As far as Rozell knows, he’s the only person who’s ever walked the whole 800 miles of the pipeline route, from sea to sea — now twice. Neither time was he trying to set any records; the first time he took 120 days, the second 90-plus; that’s less than nine miles a day on average. (Just this September, an ultrarunner from Virginia set a new record for completing the 2191-mile Appalachian Trail in 40 days and 18 hours; that’s nearly 55 miles per day.) Rozell’s goal involved taking time to, quite literally, smell the flowers (and the spruce, cottonwood, salmon carcasses, wet moss, wet dog, and methane leaking from thawing earth.) And, as opposed to crowded, competitive trails elsewhere, the author notes that, “Eight-hundred miles and I had seen no one walking who was not coming to see me.”
Friends and family members joined Rozell for some sections of his walk. He’d hoped that his 10-year-old daughter would join him for the summer, but she was, true to her age, more interested in spending the sunlit months with friends and cousins. Her periodic presence, and that of her mother and others, gave Rozell opportunities to digress into thoughts about his boyhood in New York State, parenthood, his past as an endurance racer, and the adventurous lives of several friends.

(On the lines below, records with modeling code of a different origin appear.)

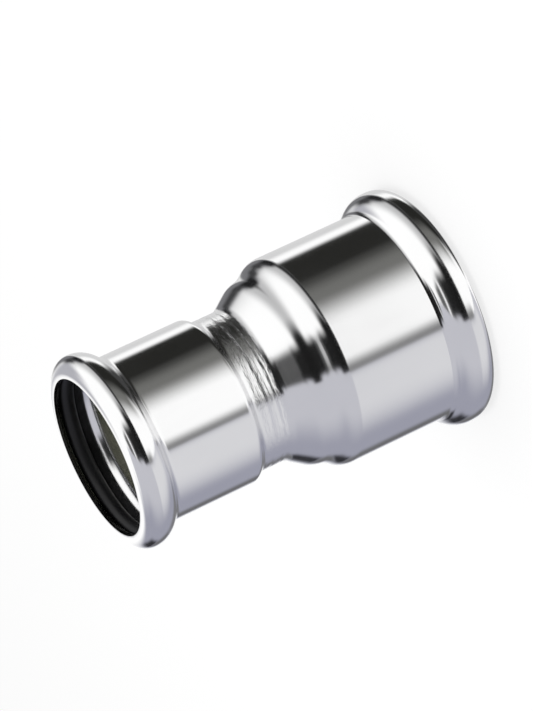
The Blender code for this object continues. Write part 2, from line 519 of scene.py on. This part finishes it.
def steel_material(small, large):
    """Bright plated steel, lined round the axis and grained on the neck, rougher and with painted
    shade in the bore.
    """
    material, shader = new_material("bright_steel")
    place = shader.node("ShaderNodeTexCoord", output="Object")
    height = shader.node("ShaderNodeSeparateXYZ", {}, {0: place}, output="Z")
    neck = shader.within(height, NECK_FOOT, NECK_TOP, NECK_FOOT_SOFTNESS, NECK_TOP_SOFTNESS)
    bore = faces_inward(shader, place)
    groove = near_mouths(shader, height, (small, large), "groove_shade_z", GROOVE_SHADE_SOFTNESS)
    bright = near_mouths(shader, height, (small, large), "bright_z", BRIGHT_SOFTNESS)

    fine_lines = shader.noise(across=25.0, along=5000.0, detail=3.0)
    broad_lines = shader.noise(across=12.0, along=1300.0, detail=2.0)
    marks = shader.noise(across=900.0, along=60.0, detail=4.0)
    clouds = shader.noise(across=60.0, along=60.0, detail=3.0)
    waves = shader.noise(across=40.0, along=40.0, detail=1.0)
    grain = shader.noise(across=600.0, along=1500.0, detail=3.0)

    roughness = (POLISH_ROUGHNESS + CLOUD_ROUGHNESS * clouds + MARK_ROUGHNESS * marks
                 + NECK_ROUGHNESS * neck + BORE_ROUGHNESS * bore)
    colour = shader.mix(clouds, PLATING, PLATING_CLOUD)
    # Painted shade: past each bead's foot, the bore's steel is painted darker and more olive than
    # the plating
    colour = shader.mix(bore * (1 - bright), colour, BORE_PAINTED_SHADE)
    # Painted shade: from each ring's middle out past the mouth, the bore's steel is painted near
    # black, the lip's cut edge included
    colour = shader.mix(bore * groove, colour, GROOVE_PAINTED_SHADE)
    neck_relief = (NECK_BROAD_LINE_RELIEF * broad_lines + NECK_FINE_LINE_RELIEF * fine_lines
                   + NECK_GRAIN_RELIEF * grain)
    relief = (WAVE_RELIEF * waves + LINE_RELIEF * fine_lines + MARK_RELIEF * marks
              + neck * neck_relief)
    surface = shader.node("ShaderNodeBsdfPrincipled", {}, {
        "Base Color": colour,
        "Metallic": 1.0,
        "Roughness": roughness,
        "Normal": shader.relief(relief, STEEL_RELIEF, STEEL_RELIEF_STRENGTH),
    })
    shader.finish("ShaderNodeOutputMaterial", surface)
    return material


def rubber_material():
    """Black seal rubber with a thin film of grease and a little moulding grain."""
    material, shader = new_material("seal_rubber")
    grain = shader.noise(across=2500.0, along=2500.0, detail=3.0)
    film = shader.noise(across=150.0, along=150.0, detail=2.0)
    surface = shader.node("ShaderNodeBsdfPrincipled", {}, {
        "Base Color": shader.mix(film, DRY_RUBBER, GREASED_RUBBER),
        "Roughness": RUBBER_ROUGHNESS + GREASE_ROUGHNESS * film,
        "Specular IOR Level": RUBBER_SHEEN,
        "Normal": shader.relief(grain, RUBBER_RELIEF, RUBBER_RELIEF_STRENGTH),
    })
    shader.finish("ShaderNodeOutputMaterial", surface)
    return material


# Studio

def make_camera():
    """The camera at the photograph's angle, rolled so that the fitting lies as it does there."""
    elevation = math.radians(CAMERA_ELEVATION)
    toward_camera = Vector((0.0, -math.cos(elevation), math.sin(elevation)))
    upright = Matrix.Rotation(math.radians(90 - CAMERA_ELEVATION), 4, "X")
    roll = Matrix.Rotation(math.radians(CAMERA_ROLL), 4, "Z")
    data = bpy.data.cameras.new("camera")
    data.lens = CAMERA_LENS
    camera = bpy.data.objects.new("camera", data)
    place = Matrix.Translation(CAMERA_AIM + CAMERA_DISTANCE * toward_camera)
    camera.matrix_world = place @ upright @ roll
    bpy.context.scene.collection.objects.link(camera)
    bpy.context.scene.camera = camera


def make_room():
    """The world: white to the camera, painted panels to mirrors and an even level to the rest."""
    world = bpy.data.worlds.new("room")
    world.use_nodes = True
    bpy.context.scene.world = world
    shader = Shader(world.node_tree)
    direction = shader.node("ShaderNodeTexCoord", output="Generated")
    across = shader.node("ShaderNodeSeparateXYZ", {}, {0: direction}, output="X")
    toward = across.out("Y") * -1.0
    azimuth = across.math("ARCTAN2", across, toward) * math.degrees(1)
    elevation = across.math("ARCSINE", across.out("Z")) * math.degrees(1)
    colour = ROOM_WHITE
    for _, azimuths, azimuth_softness, elevations, elevation_softness, panel in PANELS:
        middle = sum(azimuths) / 2
        half = (azimuths[1] - azimuths[0]) / 2
        turned = azimuth.math("WRAP", azimuth - middle, 180.0, -180.0)
        mask = (shader.within(turned, -half, half, *azimuth_softness)
                * shader.within(elevation, *elevations, *elevation_softness))
        colour = shader.mix(mask, colour, (*panel, 1.0))
    rays = shader.node("ShaderNodeLightPath", output="Is Glossy Ray")
    colour = shader.mix(rays, ROOM_LEVEL, colour)
    seen = rays.math("MAXIMUM", rays.out("Is Camera Ray"), rays.out("Is Transmission Ray"))
    colour = shader.mix(seen, colour, WHITE)
    background = shader.node("ShaderNodeBackground", {}, {"Color": colour, "Strength": 1.0})
    shader.finish("ShaderNodeOutputWorld", background)


def make_floor():
    """A pale floor that keeps a light shadow. Mirrors see the room's panels instead of it."""
    shape = bmesh.new()
    bmesh.ops.create_grid(shape, x_segments=1, y_segments=1, size=FLOOR_SIZE / 2,
                          matrix=Matrix.Translation((0.0, 0.0, -FLOOR_DROP)))
    mesh = bpy.data.meshes.new("floor")
    shape.to_mesh(mesh)
    shape.free()
    material, shader = new_material("floor")
    paint = shader.node("ShaderNodeBsdfDiffuse", {}, {"Color": FLOOR_PAINT})
    glow = shader.node("ShaderNodeEmission", {}, {"Color": WHITE, "Strength": 1.0})
    blend = shader.node("ShaderNodeMixShader", {}, {0: FLOOR_SHADE_SHARE, 1: glow, 2: paint})
    shader.finish("ShaderNodeOutputMaterial", blend)
    mesh.materials.append(material)
    floor = bpy.data.objects.new("floor", mesh)
    floor.visible_glossy = False
    bpy.context.scene.collection.objects.link(floor)


def make_lamp():
    """A soft round lamp overhead, which mirrors don't see."""
    data = bpy.data.lights.new("overhead_lamp", "AREA")
    data.shape = "DISK"
    data.size = LAMP_SIZE
    data.energy = LAMP_POWER
    lamp = bpy.data.objects.new("overhead_lamp", data)
    lamp.location = (0.0, 0.0, LAMP_HEIGHT)
    lamp.visible_glossy = False
    bpy.context.scene.collection.objects.link(lamp)


def main():
    body_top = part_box("fitting_body")[1].z
    small = end_sizes("small_seal", body_top, SMALL_BORE_CLEARANCE)
    large = end_sizes("large_seal", 0.0, LARGE_BORE_CLEARANCE)
    rubber = rubber_material()
    make_body(small, large, steel_material(small, large))
    make_ring("small_sealing_ring", small, rubber, "small_seal")
    make_ring("large_sealing_ring", large, rubber, "large_seal")
    make_camera()
    make_room()
    make_floor()
    make_lamp()
    bpy.context.scene.view_settings.view_transform = "Standard"


main()
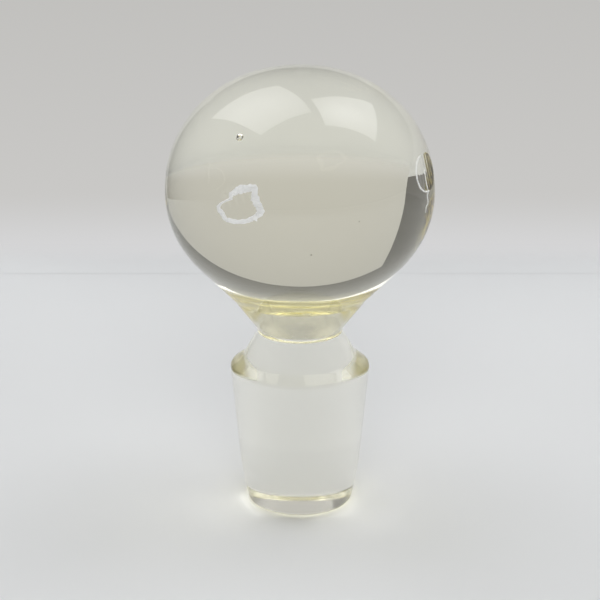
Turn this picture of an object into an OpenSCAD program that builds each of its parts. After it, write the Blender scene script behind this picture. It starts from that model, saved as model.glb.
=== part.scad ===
// Solid glass stopper with a ground, tapered plug, a pinched waist and a ball to hold it by.
// It stands on the plug's flat end, with the ball on top and one flake scar front left, one on the right.
// The outline is drawn as [radius, height above the plug's end] and turned about the axis.

/* [Plug] */
// Diameter of the plug's flat end, before its edge is rounded
end_d = 16.1; // [12:0.1:18]
// Radius of the rounded edge round the flat end
end_edge_r = 1; // [0.3:0.1:2.5]
// Length of the nose, which draws in toward the flat end
nose_len = 6.2; // [3:0.1:12]
// Diameter where the nose meets the ground taper
nose_d = 18.4; // [16:0.1:20]
// Radius that blends the nose into the ground taper
nose_blend_r = 20; // [5:1:40]
// Length of the plug, from its flat end to the rim
plug_len = 22.3; // [18:0.1:40]
// Widest diameter of the plug, at the rim
rim_d = 21.4; // [20:0.1:28]
// Radius of the rounded rim
rim_edge_r = 0.8; // [0.2:0.1:2]

/* [Neck] */
// Length of the steep face from the rim to the cove
rim_face_len = 1.5; // [0.8:0.1:4]
// Diameter at the cove, where the steep face turns into the shoulder
cove_d = 17.4; // [15:0.1:19]
// Radius of the cove
cove_r = 2; // [0.5:0.1:4]
// Length of the sloping shoulder, from the cove to the waist
shoulder_len = 4.3; // [2:0.1:10]
// Diameter of the waist, the narrowest place
waist_d = 12.6; // [9:0.1:14]
// Radius in the bottom of the waist
waist_r = 0.85; // [0.3:0.05:3]
// Length of the flared collar, from the waist to the ball
collar_len = 5.3; // [3:0.1:12]
// Diameter of the collar where the ball starts
collar_d = 20.6; // [16:0.1:24]
// Radius in the crease between the collar and the ball
crease_r = 0.4; // [0.1:0.1:2]

/* [Ball] */
// Diameter of the ball at its widest
ball_d = 40; // [36:0.5:60]
// Radius of the arc behind the widest line, on the side of the collar
heel_r = 15.3; // [8:0.1:17]
// Slope of the cone from that arc down to the collar, in degrees from the axis
heel_slope = 44; // [35:1:55]
// Height of the crown, from the widest line to the top of the ball
crown_h = 18.5; // [14:0.1:26]
// Fullness of the crown: 0.55 is an ellipse, and more is squarer
crown_fullness = 0.58; // [0.45:0.01:0.7]

/* [Flake scars] */
// Length of the scar on the front of the ball
front_scar_len = 7.2; // [6:0.1:10]
// Width of the scar on the front of the ball
front_scar_w = 5.6; // [3:0.1:5.8]
// Distance of the front scar from the widest line, toward the crown
front_scar_h = 2.8; // [1:0.1:8]
// Angle of the front scar round the axis, from +X toward +Y
front_scar_clock = 223; // [180:1:270]
// Turn of the front scar's long side from upright
front_scar_turn = 71; // [0:1:90]
// Length of the scar on the right side of the ball
side_scar_len = 8.4; // [6:0.1:10]
// Width of the scar on the right side of the ball
side_scar_w = 5.5; // [3:0.1:5.8]
// Distance of the side scar from the widest line, toward the crown
side_scar_h = 4.6; // [1:0.1:8]
// Angle of the side scar round the axis, from +X toward +Y
side_scar_clock = 319; // [280:1:360]
// Turn of the side scar's long side from upright
side_scar_turn = 90; // [0:1:90]

/* [Hidden] */

// Largest angle between two points of an arc, in degrees
arc_step = 3;
// Shortest chord of an arc, so that a small rounding gets only a few points
arc_chord = 0.4;
// Steps along the crown's curve
crown_steps = 30;
// Sides of a turned solid where it is drawn as a mesh
turn_sides = 108;
// Half of the span over which the crown's slope is measured
slope_span = 0.5;

ball_r = ball_d / 2;
cove_z = plug_len + rim_face_len;
waist_z = cove_z + shoulder_len;
crease_z = waist_z + collar_len;
// Radius at which the heel's arc turns into its cone
heel_end_r = ball_r - heel_r * (1 - cos(heel_slope));
heel_end_z = crease_z + (heel_end_r - collar_d / 2) / tan(heel_slope);
// Height of the ball's widest line
ball_z = heel_end_z + heel_r * sin(heel_slope);
heel_centre = [ball_r - heel_r, ball_z];

// Corners of the outline, from the flat end to the heel's arc
end_corner = [end_d / 2, 0];
nose_corner = [nose_d / 2, nose_len];
rim_corner = [rim_d / 2, plug_len];
cove_corner = [cove_d / 2, cove_z];
waist_corner = [waist_d / 2, waist_z];
crease_corner = [collar_d / 2, crease_z];
heel_end = [heel_end_r, heel_end_z];

// Unit vector from p to q
function heading(p, q) = (q - p) / norm(q - p);

// Half of the angle at corner p between its neighbours a and b
function half_angle(a, p, b) = acos(heading(p, a) * heading(p, b)) / 2;

// Distance from corner p at which its rounding starts, at most half of either side
function setback(a, p, b, r) =
    min(r / tan(half_angle(a, p, b)), norm(a - p) / 2, norm(b - p) / 2);

// Centre of the arc that rounds corner p
function round_centre(a, p, b, r) =
    p + heading([0, 0], heading(p, a) + heading(p, b))
        * setback(a, p, b, r) / cos(half_angle(a, p, b));

// Points of an arc about a centre, from one angle to another
function arc(centre, r, from, to) =
    let (
        step = max(arc_step, arc_chord / r * 180 / PI),
        steps = ceil(abs(to - from) / step)
    )
    [for (i = [0 : steps])
        let (angle = from + (to - from) * i / steps)
        centre + r * [cos(angle), sin(angle)]];

// Points of the arc that rounds corner p between its neighbours a and b
function rounded(a, p, b, r) =
    let (
        centre = round_centre(a, p, b, r),
        first = p + heading(p, a) * setback(a, p, b, r) - centre,
        last = p + heading(p, b) * setback(a, p, b, r) - centre,
        from = atan2(first.y, first.x),
        turn = (atan2(last.y, last.x) - from + 540) % 360 - 180
    )
    arc(centre, norm(first), from, from + turn);

// Point of the crown's curve, from the widest line at t = 0 to the top at t = 1
function crown_point(t) =
    let (
        side = [ball_r, 0],
        side_pull = [ball_r, crown_fullness * crown_h],
        top_pull = [crown_fullness * ball_r, crown_h],
        top = [0, crown_h]
    )
    [0, ball_z] + pow(1 - t, 3) * side + 3 * pow(1 - t, 2) * t * side_pull
        + 3 * (1 - t) * pow(t, 2) * top_pull + pow(t, 3) * top;

end_edge = rounded([0, 0], end_corner, nose_corner, end_edge_r);
heel = arc(heel_centre, heel_r, -heel_slope, 0);
crown = [for (i = [1 : crown_steps]) crown_point(i / crown_steps)];

outline = concat(
    [[0, 0]],
    end_edge,
    rounded(end_corner, nose_corner, rim_corner, nose_blend_r),
    rounded(nose_corner, rim_corner, cove_corner, rim_edge_r),
    rounded(rim_corner, cove_corner, waist_corner, cove_r),
    rounded(cove_corner, waist_corner, crease_corner, waist_r),
    rounded(waist_corner, crease_corner, heel_end, crease_r),
    heel,
    crown
);

// Radius of the crown at a height above the widest line
function crown_radius(h) =
    lookup(h, [for (i = [0 : crown_steps])
        let (p = crown_point(i / crown_steps))
        [p.y - ball_z, p.x]]);

// Angle by which the crown's surface leans away from upright at that height
function crown_lean(h) =
    atan2(crown_radius(h - slope_span) - crown_radius(h + slope_span), 2 * slope_span);

// Shape cut out by a flake scar: a cylinder laid against the crown, which bites a patch of the
// given length along the cylinder and the given width across it
module flake(h, clock, turn, len, w) {
    depth = pow(len, 2) / (8 * ball_r);
    bite_r = 1 / (8 * depth / pow(w, 2) - 1 / ball_r);
    translate([0, 0, ball_z + h])
        rotate([0, 0, clock])
            translate([crown_radius(h), 0, 0])
                rotate([0, -crown_lean(h), 0])
                    rotate([-turn, 0, 0])
                        translate([bite_r - depth, 0, 0])
                            cylinder(r = bite_r, h = 2 * len, center = true, $fn = turn_sides);
}

module stopper() {
    color([0.87, 0.86, 0.78, 0.6])
        difference() {
            rotate_extrude($fn = turn_sides)
                polygon(outline);
            flake(front_scar_h, front_scar_clock, front_scar_turn, front_scar_len, front_scar_w);
            flake(side_scar_h, side_scar_clock, side_scar_turn, side_scar_len, side_scar_w);
        }
}

stopper();
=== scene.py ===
"""Glass stopper: a turned, fire-polished body with its chips, crack and seeds, on a studio floor.

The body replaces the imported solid. It is turned from the same outline, only finer, and gets the
breakage and the trapped seeds that a plain solid leaves out. Sizes are in millimetres and
degrees. The stopper stands on its plug's flat end, so heights run up its axis toward the ball,
and each mesh becomes metres when it is placed.
"""
import logging
import math
import random
from dataclasses import dataclass, field

import bmesh
import bpy
from mathutils import Matrix, Vector, noise
from mathutils.bvhtree import BVHTree


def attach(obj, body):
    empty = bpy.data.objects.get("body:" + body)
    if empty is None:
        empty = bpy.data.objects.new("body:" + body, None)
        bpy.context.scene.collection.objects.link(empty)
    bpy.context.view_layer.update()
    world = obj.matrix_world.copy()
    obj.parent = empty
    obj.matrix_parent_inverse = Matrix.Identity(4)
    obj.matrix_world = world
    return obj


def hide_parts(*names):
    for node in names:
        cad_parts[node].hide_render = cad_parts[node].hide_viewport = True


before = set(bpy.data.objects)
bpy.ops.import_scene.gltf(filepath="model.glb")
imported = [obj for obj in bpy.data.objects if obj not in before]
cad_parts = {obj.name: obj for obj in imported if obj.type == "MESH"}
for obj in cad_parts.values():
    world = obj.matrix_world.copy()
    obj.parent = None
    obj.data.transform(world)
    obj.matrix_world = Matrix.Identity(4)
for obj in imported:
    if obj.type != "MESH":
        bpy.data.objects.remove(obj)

log = logging.getLogger("glass_stopper")

MM = 0.001
BODY = "root"
NODE = "stopper"

# Widest spacing of the outline's points on curves and on straight stretches
CURVE_STEP = 0.27
STRAIGHT_STEP = 0.8
# A straight stretch has a point this near to either end, which keeps its shading straight
STRAIGHT_GUARD = 0.08
# Widest angle between two points of a small rounding
ROUNDING_STEP = 7.5
# Steps of a full turn, few enough to keep the glass under 200,000 triangles
TURN_STEPS = 288
# Vertices nearer than this are one, as on the axis after a spin
MERGE_GAP = 1e-4
# A place on the crown's curve is found to this share of the curve
CURVE_GAP = 1e-7
# Half of the span over which the ball's slope is measured
SLOPE_SPAN = 0.5

# Sockets that a Mix node has for colours
MIX_FIRST = 6
MIX_SECOND = 7
MIX_RESULT = 2


def linear(colour: str) -> tuple[float, float, float, float]:
    """Turns an sRGB hex colour into linear light.

    Args:
        colour: Six hex digits, red first.

    Returns:
        Linear red, green, blue and an alpha of 1.
    """
    # The sRGB curve: straight near black and a power above that
    shares = [int(colour[i:i + 2], 16) / 255 for i in (0, 2, 4)]
    red, green, blue = [s / 12.92 if s <= 0.04045 else ((s + 0.055) / 1.055) ** 2.4 for s in shares]
    return red, green, blue, 1.0


def wrapped(angle: float) -> float:
    """Returns an angle in degrees as the shorter turn, between -180 and 180."""
    return (angle + 180) % 360 - 180


def add_node(
    tree: bpy.types.NodeTree, kind: str, inputs: dict | None = None, **settings,
) -> bpy.types.Node:
    """Adds one node to a tree, with its settings, values and links.

    Args:
        tree: The tree that the node joins.
        kind: The node's type name.
        inputs: Values or output sockets by input name or number.
        **settings: Properties of the node itself.

    Returns:
        The new node.
    """
    node = tree.nodes.new(kind)
    for name, value in settings.items():
        setattr(node, name, value)
    for key, value in (inputs or {}).items():
        if isinstance(value, bpy.types.NodeSocket):
            tree.links.new(value, node.inputs[key])
        else:
            node.inputs[key].default_value = value
    return node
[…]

Compared to the emotional excesses of Bryson or Strayed or their big-pictures meditations on American life and self-discovery, Rozell serves as an undramatic narrator — well-organized, pragmatic, calm, someone you’d be happy to join on a nature walk. What he best brings to his story is his knowledge as a long-time Alaskan science writer and his attention to the world around him.
Among the science that Rozell includes are the technology involved with pipeline construction, the nature of permafrost, bird migration (“I was in the midst of a flesh-and-blood-and-feather flood, flowing northward”), details of many of the birds he saw and heard, Alaska demographics, hydrology, fire in the boreal forest, mosquitoes, the lives of lynx, and the values of the Arctic Refuge. Although he (surprisingly) never sees a single bear until he’s very close to the Deadhorse end, he does weave in a few bear stories from other times and places.
In his chapter, “Into the Anthropocene,” Rozell describes coming upon a sinkhole in the Dalton Highway formed by melting permafrost. On that same day, he coincidentally meets two permafrost scientists he already knew, one of whom refers to the “retrogressive thaw slump” they were inspecting. Rozell devotes a few pages to describing permafrost thaw, climate change as its cause, and the effect on the pipeline, roads, and other infrastructure. “While checking out the slump, I couldn’t help but to think of the irony: Ground thawing for the first time in thousands of years now threatened the stability of the pipeline, a tube that has transported so much of that climate-changing liquid during the past half century.”
Most poignant in “Summer of Gravel and Steel” are passages when Rozell reconnects with people he first met along the route and wrote about in the earlier book. Near Copper Center he visits with an old friend now unable to get off his four-wheeler. At a café near the Yukon River bridge, he reunites with the owner and learns of the sad endings of her partner and one of their boys. In Wiseman (a side trip of several miles including a packraft river crossing), a miner who, on the author’s first trip, showed Rozell his active mining claims, cooks up mooseburgers for him.
Poignant, too, is the sense he conveys of a “lonesome land” — homesteads and cabins now abandoned by earlier residents. With less oil flowing through the pipeline, even pipeline workers are scarce; at a pump station where Rozell was previously greeted by a small crowd including a cook who handed him fried chicken and mashed potatoes, he finds only the roar of engines and a vacant guard shack. “Summer of Gravel and Steel,” in the end, presents not just a story of one man’s midlife foot travel but a sort of time travel through the change that’s facing Alaska — and suggests something of what the future may bring.